The Civil service, defence, intelligence agencies - Always on the lookout for top graduates and run various fast-track schemes that offer structured training and development. These jobs might not pay as much as banking and law, but a lot depends on whether the Government looks to slim-line public sector spending or not. Certain schemes have upped their graduate intake for 2009, including the Financial Services Authority (see FSA: Lessons from the Crunch) in our latest issue.
3. Move abroad
The most attractive option, perhaps. Harsh economic times have always prompted mass emigration amongst manual workers and educated types alike. Whilst we are hopefully not encountering the next potato famine, fewer graduate positions will lead to many graduates looking for opportunities abroad or going on extended gap years. The question, though, is where to go? Most of Europe has been faring worse than the UK in its graduate job prospects for years. Southern Italy has a 40% unemployment rate amongst its under 25s. With the US looking shaky and having strict immigration laws, other options are the traditional bolt-holes of Australia, Canada and New Zealand, which are generally much more welcoming of foreign workers and have reciprocal agreements in place with the UK if you want to work there for a year or longer. Another option is going somewhere where they don't speak English - Brazil, China and many parts of Asia and South America are booming and crying out for English teachers though don't expect to earn much beyond covering you living costs. For those with an eye on Brazil, there are numerous private language schools where it is relatively easy to find work such as Cultura Inglesa. There are also several schemes such as the Daiwa scholarship which offer structured programmes. Alternatively, there are a plethora of gap year and voluntary schemes out there which are decent CV boosters, especially if you can pick up a language.
4. Further Study
An expensive option and, depending on your course and future career plans, variable in how far it will help you in the long run. Masters and PHDs in scientific disciplines are often well regarded by employers if you are looking to work in the private sector one day and are generally easy to receive funding for. Other postgraduate qualifications in arts and social sciences however, aren't as well funded and do not hold as much sway with employers. Though the post-graduate world can be a safe haven from the economic woes of the real world, this might not be reason enough to take yourself out of the job market for a year or more, especially given the cost that may be involved. Work experience is generally better looked upon than further study unless you are going into a specialist career in the health-care or energy industry, for example. Check out this article on the subject in issue 8.

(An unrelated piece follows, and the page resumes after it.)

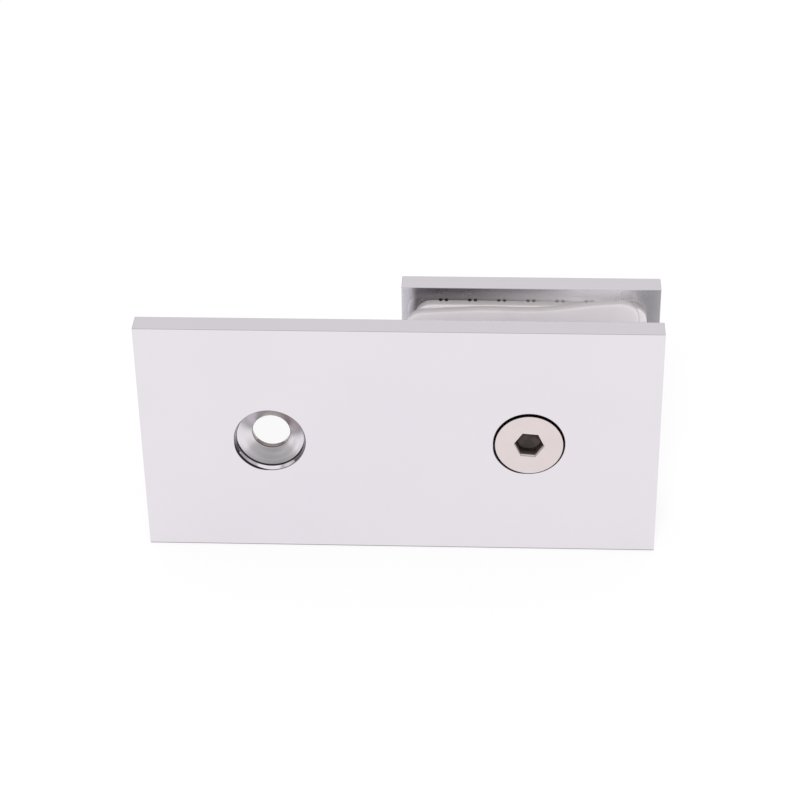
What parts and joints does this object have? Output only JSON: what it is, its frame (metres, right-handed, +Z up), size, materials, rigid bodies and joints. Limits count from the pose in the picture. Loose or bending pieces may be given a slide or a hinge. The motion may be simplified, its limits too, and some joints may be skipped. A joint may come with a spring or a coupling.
{
  "type": "glass clamp",
  "caption": "Flat rectangular wall-to-glass clamp: a long front plate with countersunk holes, a square clamping back plate, soft gaskets between them and a countersunk socket screw.",
  "frame": {"origin": "under the middle of the whole clamp, on the surface that both plates stand on", "axes": "+X along the front plate, towards the end with the back plate; +Y from the front plate's face towards the wall and the back plate; +Z up"},
  "size_m": [0.09, 0.022, 0.045],
  "materials": {
    "polished_chrome": "polished",
    "white_gasket": "soft, milky white",
    "stainless_screw": "satin"
  },
  "bodies": {
    "wall_side": {"front_plate": "polished_chrome"},
    "glass_side": {"back_plate": "polished_chrome", "rear_gasket": "white_gasket", "front_gasket": "white_gasket"},
    "screw": {"clamp_screw": "stainless_screw"}
  },
  "joints": [
    {"name": "back_plate_slide", "type": "slide", "parent": "wall_side", "child": "glass_side", "axis": [0, 1, 0], "range_m": [-0.0015, 0.0045]},
    {"name": "clamp_screw_turn", "type": "hinge", "parent": "wall_side", "child": "screw", "pos_m": [0.0225, -0.0106, 0.0225], "axis": [0, 1, 0], "range_deg": [-1620.1, 540.1]}
  ],
  "couplings": [
    {"joint": "clamp_screw_turn", "follows": "back_plate_slide", "rad_per_m": -6283.2}
  ]
}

5. Start your own business
The most ballsy option, undoubtedly. You need to start with a good idea and have the money to back it up which can be obtained through a several though not necessarily viable options including bank loans, funding from private investors, venture capital firms and friends and family (for a comprehensive guide see David Langer's article in issue 6). Tough, but by no means impossible. The biggest hindrance is paradoxically that pressure that comes from having a well-respected degree to go into a standard profession. Most entrepreneurs are self starters who have bypassed the higher education route - 40% of millionaires don't have any A' levels. When times are tough, there is added incentive to choose a 'safe' career, but equally, if professions such as banking are no longer as reliable as they were, there is nothing to stop you going your own way. The experience you will get out of it should also be far beyond anything you will get from a standard grad scheme and shouldn't do any harm to your CV.